Investment Thesis: Quality Concerns Outweigh Valuation Appeal
Raymond's investment proposition rests on three pillars: attractive valuation, good fundamental quality, but concerning near-term financial trends. The company's Mojo Score of 50 out of 100 places it in "Hold" territory, reflecting this mixed picture. The valuation grade of "Very Attractive" and quality grade of "Good" provide some support, but these are offset by a "Negative" financial trend and "Mildly Bearish" technical outlook.
KEY STRENGTHS ✓
- Exceptional ROE: 54.59% demonstrates strong capital efficiency and profitability on shareholder equity
- Debt-Free Balance Sheet: Negative net debt provides financial flexibility for growth investments
- Attractive Valuation: P/E of 2.51x and P/BV of 1.06x offer significant discount to intrinsic value
- Strategic Realty Assets: Prime land bank in Mumbai metropolitan region provides long-term development potential
- Improved Cost Structure: EBIT growth of 21.99% over five years reflects successful rationalisation efforts
- Low Institutional Ownership: Just 17.14% institutional holding leaves room for discovery by larger investors
KEY CONCERNS ⚠️
- Earnings Quality Issues: Q2 FY26 profit dependent on ₹162.17 crore tax credit; PBT was negative
- Declining Sales: Five-year sales CAGR of -13.03% indicates structural business challenges
- Weak ROCE: Return on capital employed of just 2.85% signals poor asset productivity
- Institutional Exodus: Mutual fund holdings collapsed from 4.56% to 1.87% in one year
- Promoter Pledging: 9.78% of promoter shares pledged raises governance concerns
- Execution Risk: Transition to realty-focused model unproven; project delivery track record limited
- High Volatility: Beta of 1.35 and volatility of 45.87% unsuitable for risk-averse investors
Outlook: What to Watch in Coming Quarters
POSITIVE CATALYSTS
- Realty project launches and pre-sales momentum in Thane developments
- Margin stabilisation at 10%+ operating profit levels
- Return of institutional investor interest following execution proof points
- Reduction in promoter pledging demonstrating improved financial health
- Consistent quarterly profit delivery without tax adjustments
RED FLAGS
- Further decline in operating margins below 8% levels
- Continued negative profit before tax in upcoming quarters
- Additional mutual fund and FII selling pressure
- Delays in realty project approvals or sales velocity
- Increase in debt levels to fund real estate development
"Raymond's transformation from textile giant to realty player remains a work in progress—attractive valuation cannot compensate for uncertain execution and deteriorating earnings quality."
The path forward for Raymond hinges on successful execution of its realty development pipeline and stabilisation of operating profitability.
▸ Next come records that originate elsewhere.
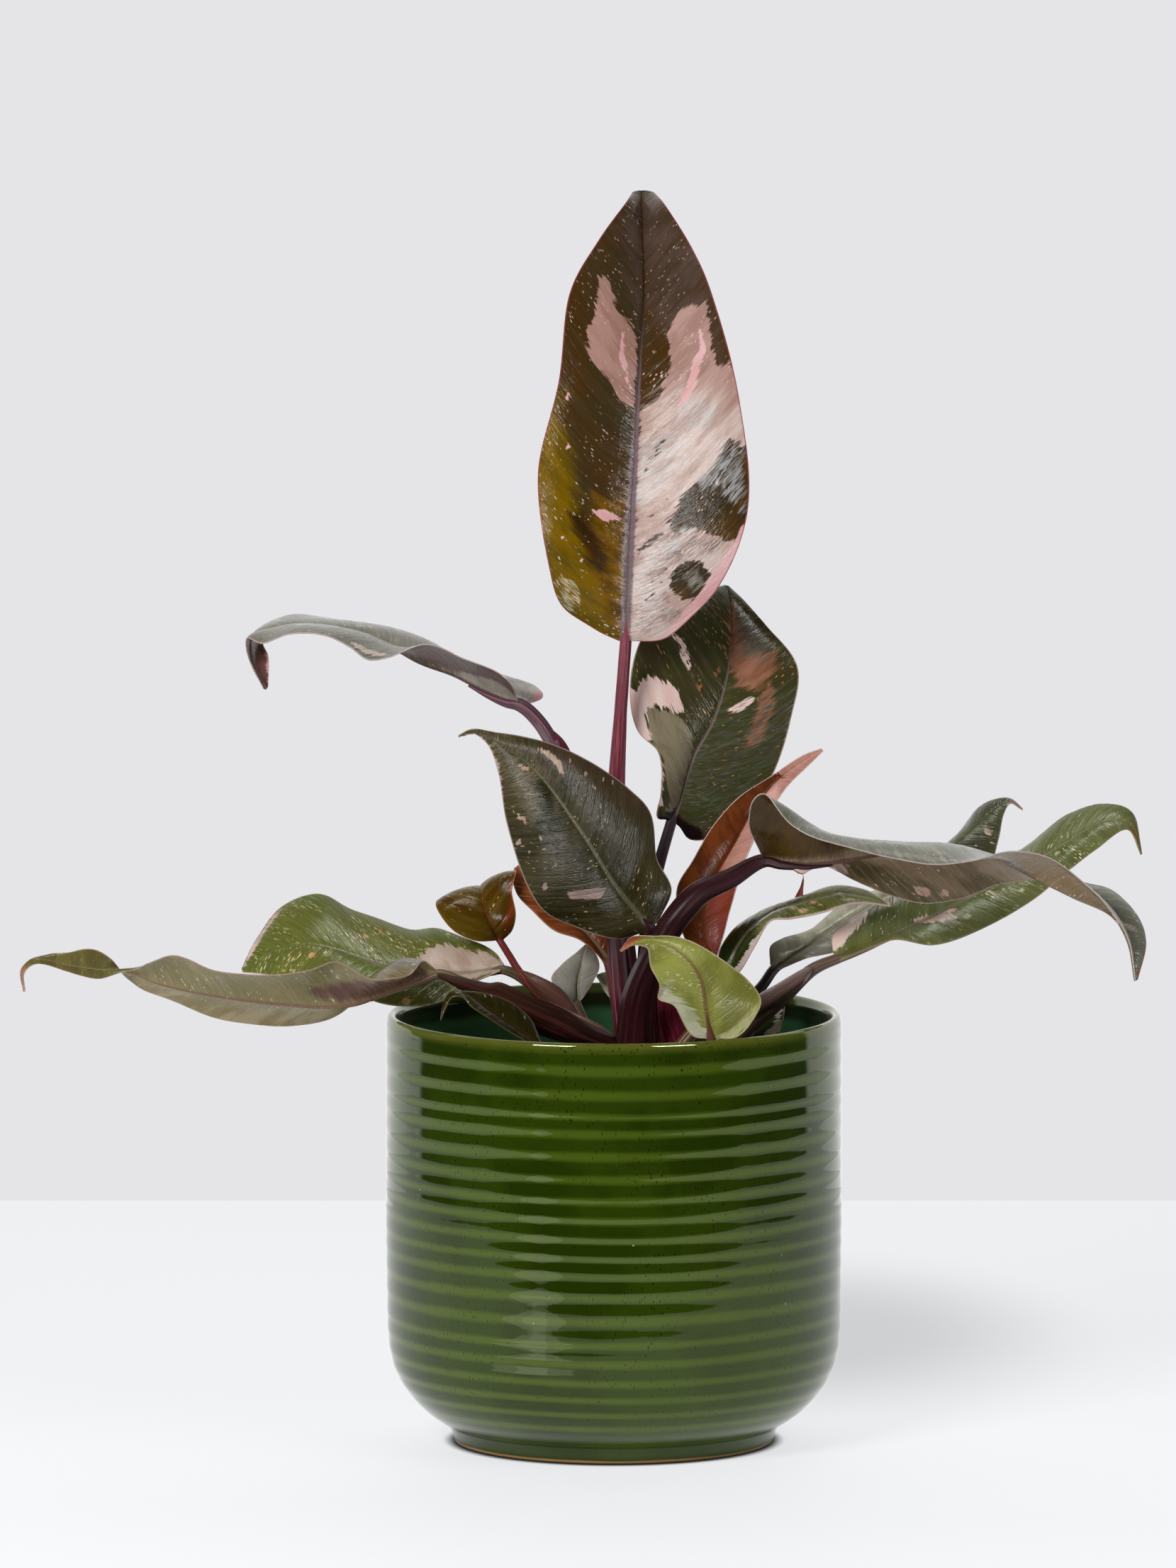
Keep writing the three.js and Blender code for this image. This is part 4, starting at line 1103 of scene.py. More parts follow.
            area((-0.05, 1.1), (0.2, 1.1), (0.42, 1.1), (0.36, 0.6), (0.18, 0.05), (-0.05, 0.05)), face=0,
            soft=3, second=(68, 48, 20),
        ),
        patch((226, 196, 190), area((0.08, -0.78), (0.26, -0.86), (0.26, -1.1), (0.02, -1.1)), soft=0.8),
        patch(
            (204, 168, 152), dash(0.24, -0.75, 3, 0.02), dash(0.4, -0.82, 4, 0.03),
            dash(0.45, -0.86, 3, 0.02), face=0, cover=0.7, jag=3,
        ),
        patch(
            (176, 172, 156), streak(4, (0.34, 0.6), (0.42, 0.5), (0.52, 0.75)),
            streak(3, (0.4, 0.9), (0.6, 0.95)), face=1, soft=1.5, jag=3, cover=0.7,
        ),
        patch((206, 190, 176), streak(2.2, (0.82, 0.7), (0.86, 0.1), (0.9, -0.6)), soft=0.6, cover=0.9),
        patch((160, 98, 54), streak(1.8, (0.93, -1.0), (0.98, -0.9), (1.0, 0.0)), soft=0.5),
        upper_b=(110, 111, 95), under_b=(96, 80, 50), fleck=(228, 205, 182), streak=(150, 146, 132),
        rib_under=(78, 36, 38), edge=(226, 208, 204), edge_show=0.55, edge_width=0.36, rough=0.22,
        vein_show=0.25,
    ),
    "leaf_right_grey": look(
        "leaf_grey", 7, (84, 86, 61), (110, 105, 90),
        patch(
            (222, 196, 174), streak(1.2, (0.83, 0.3), (0.8, 0.9)), dash(0.75, 0.4, 1.2),
            dash(0.7, -0.4, 1.2), cover=0.7,
        ),
        patch((190, 158, 150), area((0.94, -1.1), (1.05, -1.1), (1.05, 1.1), (0.96, 1.1)), soft=1.5),
        patch((182, 180, 158), area((0.5, -1.1), (0.5, 1.1), (-0.05, 1.1), (-0.05, -1.1)), soft=4, jag=3),
        fleck=(225, 208, 176), edge=(190, 165, 155), flecks=((1.2, 2.8, 0.2), (0.8, 1.8, 0.24)),
    ),
    "leaf_right_green": look(
        "leaf_green", 8, (112, 117, 70), (122, 124, 78),
        patch(
            (240, 204, 188), streak(3.2, (0.24, -0.15), (0.3, 0.15), (0.37, 0.45)),
            streak(1.4, (0.47, 0.1), (0.51, 0.5)), streak(1.6, (0.33, 0.05), (0.37, 0.2)), cover=0.8,
            jag=2.5,
        ),
        patch(
            (252, 232, 220),
            area((-0.02, -1.1), (0.16, -1.1), (0.155, -0.9), (0.1, -0.62), (0.03, -0.5), (-0.02, -0.6)),
            jag=2, second=(246, 212, 202),
        ),
        patch(
            (128, 128, 62), area((-0.05, -0.45), (0.06, -0.35), (0.18, -0.05), (0.16, 1.1), (-0.05, 1.1)),
            soft=1.5,
        ),
        patch(
            (206, 200, 156), dash(0.45, -0.4, 1.6), dash(0.5, 0.3, 1.6), dash(0.6, -0.5, 1.4),
            dash(0.38, 0.5, 1.8), dash(0.55, 0.6, 1.3), dash(0.68, 0.2, 1.3), cover=0.7,
        ),
        patch((116, 96, 46), area((0.9, -1.1), (1.05, -1.1), (1.05, 1.1), (0.94, 1.1)), soft=3),
        upper_b=(98, 103, 58), streak=(146, 158, 108), fleck=(236, 222, 178), edge=(170, 140, 120),
        flecks=((1.2, 3.4, 0.3), (0.7, 1.8, 0.34)),
    ),
    "leaf_right_small": look(
        "leaf_green", 9, (124, 127, 76), (105, 108, 65),
        patch((52, 66, 16), area((-0.05, -1.1), (-0.05, 1.1), (0.3, 1.1), (0.36, -1.1)), soft=3, jag=4),
        patch(
            (226, 186, 150), dash(0.5, 0.3, 1.8, 0.04), dash(0.55, 0.6, 1.6, 0.04),
            dash(0.6, 0.25, 1.8, 0.04), dash(0.64, 0.5, 1.4, 0.03), cover=0.6,
        ),
        patch((246, 222, 212), streak(3.6, (0.02, 0.9), (0.15, 0.95), (0.35, 0.97)), jag=2),
        upper_b=(88, 96, 44), fleck=(232, 190, 134), edge=(230, 200, 192), edge_width=1.0, edge_show=0.85,
        flecks=((1.2, 2.6, 0.3), (0.7, 1.6, 0.3)),
    ),
    "leaf_front": look(
        "leaf_green", 10, (110, 115, 15), (162, 165, 82),
        patch(
            (216, 212, 186),
            area(
                (0.5, 0.95), (0.39, 0.68), (0.21, 0.46), (0.04, 0.3), (-0.05, 0.1), (-0.05, 1.1),
                (0.5, 1.1),
            ),
            soft=0.6, jag=4, second=(190, 190, 150),
        ),
        patch(
            (196, 194, 140), streak(3, (0.26, -0.95), (0.14, -0.9), (0.03, -0.7)), soft=1, jag=3, cover=0.7,
        ),
        patch(
            (206, 122, 84), area((0.84, -1.1), (1.05, -1.1), (1.05, 1.1), (0.9, 0.2), (0.86, -0.4)),
            soft=1.2,
        ),
        upper_b=(122, 124, 26), under_b=(128, 129, 58), fleck=(232, 228, 190), streak=(146, 150, 66),
        streak_show=0.1, rib=(160, 118, 84), rib_tip=(150, 140, 90), rib_width=1.2, rib_show=0.6,
        edge=(205, 180, 150), flecks=((1.1, 2.4, 0.3), (0.7, 1.4, 0.3)), pleat=0.05,
    ),
    "leaf_right_dark": look(
        "leaf_deep_green", 11, (48, 62, 30), (80, 80, 55),
        patch((205, 196, 176), streak(3.5, (0.1, 0.8), (0.5, 0.85), (0.9, 0.5)), jag=3),
        fleck=(200, 190, 150), flecks=((1.2, 2.4, 0.25), (0.7, 1.4, 0.25)),
    ),
    "leaf_left_low": look(
        "leaf_grey", 12, (128, 110, 72), (152, 138, 96),
        patch(
            (176, 160, 124), area((0.68, 0.1), (0.5, 0.5), (0.36, 0.4), (0.2, 0.3), (0.1, 1.1), (0.7, 1.1)),
            soft=3, jag=6, second=(146, 130, 90), face=0,
        ),
        patch(
            (116, 84, 70), area((0.32, -0.3), (0.2, -0.8), (0.05, -0.6), (0.02, 0.0), (0.2, -0.02)),
            soft=2.5, jag=4,
        ),
        patch((112, 104, 56), area((0.72, -1.1), (1.05, -1.1), (1.05, 1.1), (0.74, 1.1)), soft=2, jag=4),
        patch((172, 120, 104), area((0.93, -1.1), (1.05, -1.1), (1.05, 1.1), (0.96, 1.1)), soft=2),
        under_b=(138, 128, 88), fleck=(232, 222, 196), streak=(176, 172, 146), rib_under=(132, 96, 80),
        edge=(190, 160, 148), rough=0.24, flecks=((1.3, 3.4, 0.2), (0.8, 2.0, 0.2)), vein_show=0.25,
    ),
    "leaf_left_green": look(
        "leaf_green", 13, (98, 107, 48), (86, 96, 40),
        patch(
            (206, 184, 168),
            area(
                (0.31, 0.3), (0.24, 0.62), (0.1, 0.75), (-0.05, 0.7), (-0.05, -0.8), (0.12, -0.72),
                (0.22, -0.1), (0.3, 0.08),
            ),
            jag=3.5, second=(188, 160, 142),
        ),
        patch(
            (226, 190, 178), streak(2.2, (0.99, 0.35), (0.92, 0.72), (0.86, 0.82), (0.76, 0.97)), soft=0.6,
        ),
        patch((120, 92, 56), streak(2.5, (0.0, -1.0), (0.12, -1.0), (0.2, -1.0)), soft=1),
        patch(
            (222, 176, 120), dash(0.4, -0.5, 1.6), dash(0.5, 0.4, 1.8), dash(0.6, 0.5, 1.5),
            dash(0.45, 0.6, 1.5), dash(0.7, -0.3, 1.5), dash(0.55, -0.6, 1.6), dash(0.35, -0.85, 3, 0.03),
            dash(0.46, -0.85, 3, 0.03), cover=0.7,
        ),
        upper_b=(108, 110, 50), fleck=(232, 214, 166), edge=(205, 185, 165),
        flecks=((1.6, 3.2, 0.5), (1.0, 2.0, 0.5), (0.6, 1.3, 0.5)),
    ),
    "leaf_olive": look(
        "leaf_olive", 14, (98, 76, 10), (112, 92, 34),
        patch((150, 118, 50), area((0.9, -1.1), (0.8, 0.0), (0.95, 1.1), (1.05, 0.0)), soft=3),
        patch((130, 56, 24), streak(2, (0.0, 1.0), (0.3, 1.0), (0.6, 1.0)), soft=1), upper_b=(84, 56, 8),
        fleck=(216, 196, 120), edge=(170, 110, 70), streak=(140, 116, 40), rib=(128, 58, 30),
        rib_tip=(110, 60, 20), rib_width=0.8, rib_show=0.45,
    ),
    "leaf_russet": look(
        "leaf_russet", 15, (158, 82, 34), (140, 62, 28), upper_b=(122, 58, 22), edge=(206, 150, 120),
        flecks=(), streak=(190, 124, 78),
    ),
    "leaf_grey_small": look(
        "leaf_grey", 16, (172, 172, 160), (172, 168, 156), upper_b=(152, 152, 140), fleck=(205, 195, 178),
        streak=(176, 168, 156), streak_show=0.25, pleat=0.04, vein_show=0.05,
    ),
    "leaf_sage_small": look(
        "leaf_grey", 17, (165, 172, 150), (150, 155, 135), fleck=(220, 220, 198), streak=(200, 200, 180),
        pleat=0.04,
    ),
    "leaf_left_dark": look(
        "leaf_olive", 18, (46, 40, 8), (52, 42, 14), edge=(140, 122, 78), edge_show=0.35,
        streak=(64, 56, 20), rib=(66, 54, 26), rib_show=0.3, flecks=((1.3, 2.6, 0.08),),
    ),
}


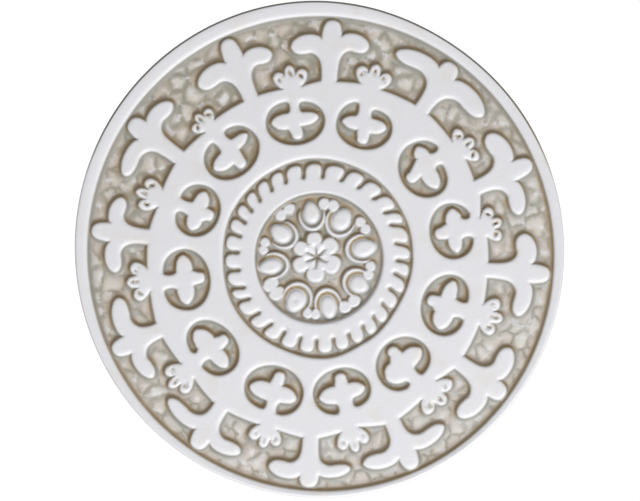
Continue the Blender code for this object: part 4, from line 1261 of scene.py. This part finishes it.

The company must demonstrate consistent project delivery, healthy pre-sales, and sustainable margins to rebuild investor confidence. Management's ability to leverage its debt-free balance sheet for strategic land acquisitions whilst maintaining financial discipline will be critical. Until these proof points emerge, the stock is likely to remain range-bound despite its attractive valuation metrics.
The Verdict: Cautious Hold with Limited Upside Visibility
Score: 50/100
For Fresh Investors: Avoid initiating positions at current levels. Whilst valuation appears attractive, earnings quality concerns, negative financial trends, and execution risks in the realty transition make Raymond unsuitable for fresh capital deployment. Wait for consistent operational improvement and margin stabilisation before considering entry.
For Existing Holders: Continue holding with a strict stop-loss at ₹550 (7% downside). Monitor quarterly results closely for signs of sustainable profitability without tax adjustments. Consider partial profit booking if the stock approaches ₹650-680 levels. Re-evaluate the investment thesis if operating margins fail to improve beyond 10% or if institutional selling accelerates further.
Fair Value Estimate: ₹700 per share (18.5% upside potential), contingent on successful realty project execution and margin recovery to 10-12% levels by FY27. Risk-reward remains unfavourable for most investors given execution uncertainties.
⚠️ Investment Disclaimer: This article is for educational and informational purposes only and should not be construed as financial advice. Investors should conduct their own due diligence, consider their risk tolerance and investment objectives, and consult with a qualified financial advisor before making any investment decisions.